Test ride yesterday. First ride in 2010. The carb cleaning and needle shims works great. Better throttle response ang midrange power. Perfect! Looking forward to warmer days 8-)
Quote from: Cannon on March 14, 2010, 04:17:41 AM
Test ride yesterday. First ride in 2010. The carb cleaning and needle shims works great. Better throttle response ang midrange power. Perfect! Looking forward to warmer days 8-)
Glad to hear it.. Sounds like you got out sooner than you expected..
I'm surprised you did not get a response to your Vacuum shut off question, You may want to start that as a separate thread..
I think your valve is bad. When I pulled mine to check a fuel flow problem, I tested it to find that it closes almost immediately when vaccuum is lost.
And now, after some riding in warmer conditions I must say that the needle schims are great.
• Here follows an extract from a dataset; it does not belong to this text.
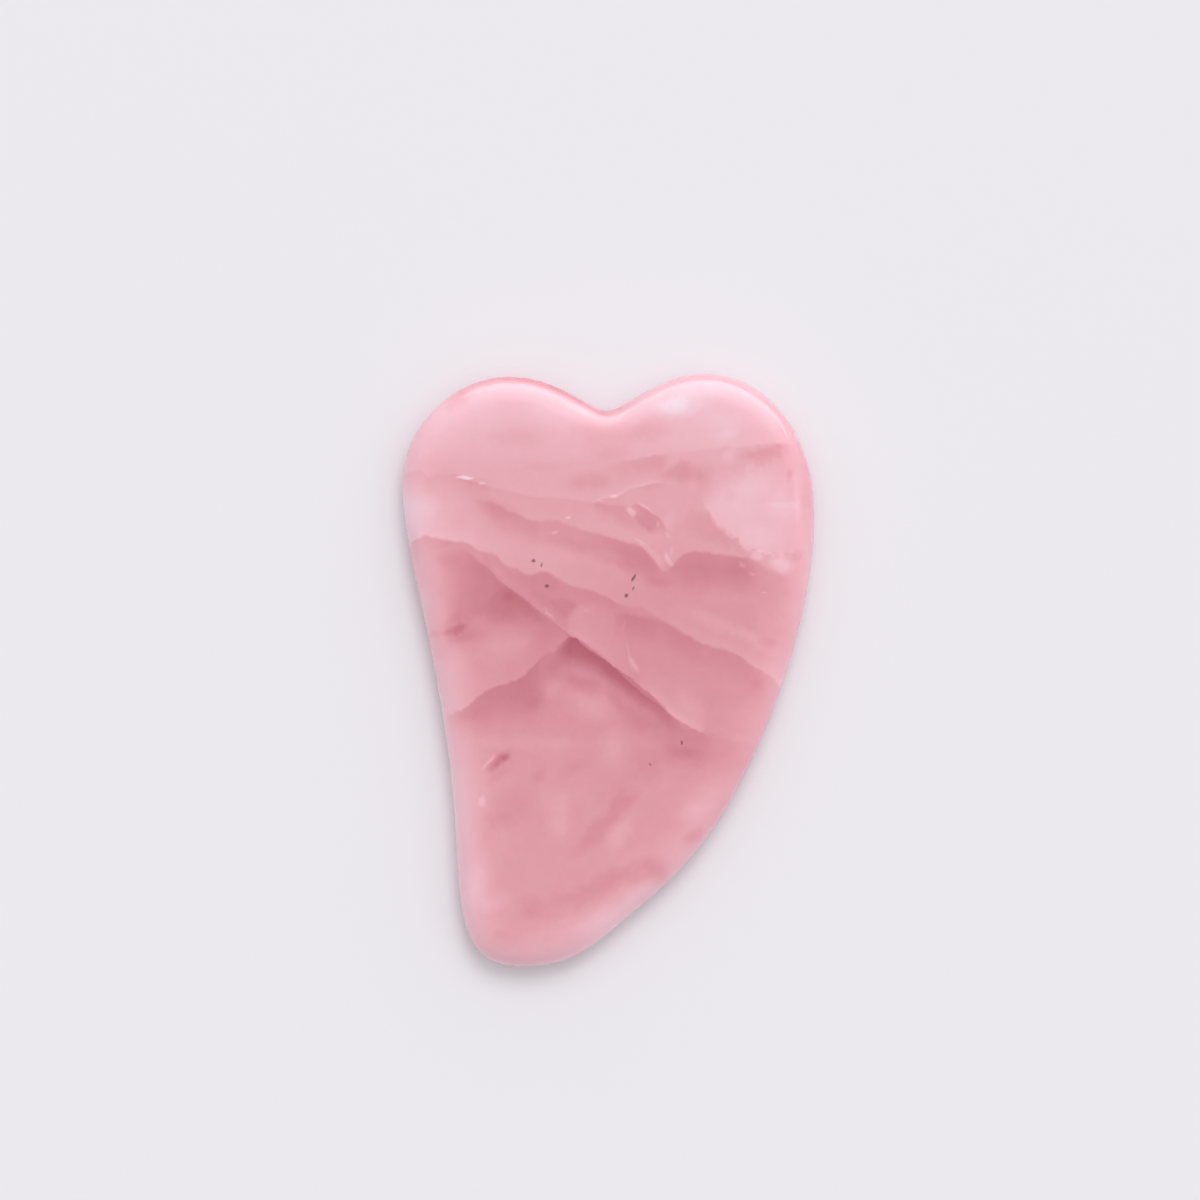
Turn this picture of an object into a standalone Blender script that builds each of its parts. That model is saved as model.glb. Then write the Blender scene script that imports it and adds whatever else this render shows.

Cleaned carbs, shims and pilot screws 2 3/4 out makes it a "new bike". No decel pop, no flat spot in midrange and much better throttle responce 8-) This mod is highly recomended. Thanks for all good tips.
Anyone know what to expect from gas mileage after this mod? Better or worse, or as it was?
At low altitude (approx 1000 feet ASL), my mileage dropped from about 53 to about 45 mpg. For some strange reason, when I rode for a week in Colorado (average around 6000 feet ASL) the mileage went up to 55+. I ride within the speed limits, typically 55 to 70 mph.
My wife's Magna dropped from 50 down to 45 mpg when we put the Cobra Drag pipes on it. I'm hoping the carb work will bring it back up. Although the bike runs fine now, the extra 5 mpg would be nice. let us know how your mileage turns out..
Lawrence I don't know if it is the fuel formulation up there or the dense cool air, but I have had the same experience with my Valk and my Chevy truck. I once got 23 mpg over a tankfull with a Vortec 350 in a '96 Chevy truck in Wyoming. I thought it was a screw up on fill-up, but the tank before that was 21 mpg and the tank after was 19 mpg. In Texas the best I could get was about 19 and that was rare. More commonly 16 to 17 mpg.
Every trip to Colorado, my Valk gets the best mileage ever up there.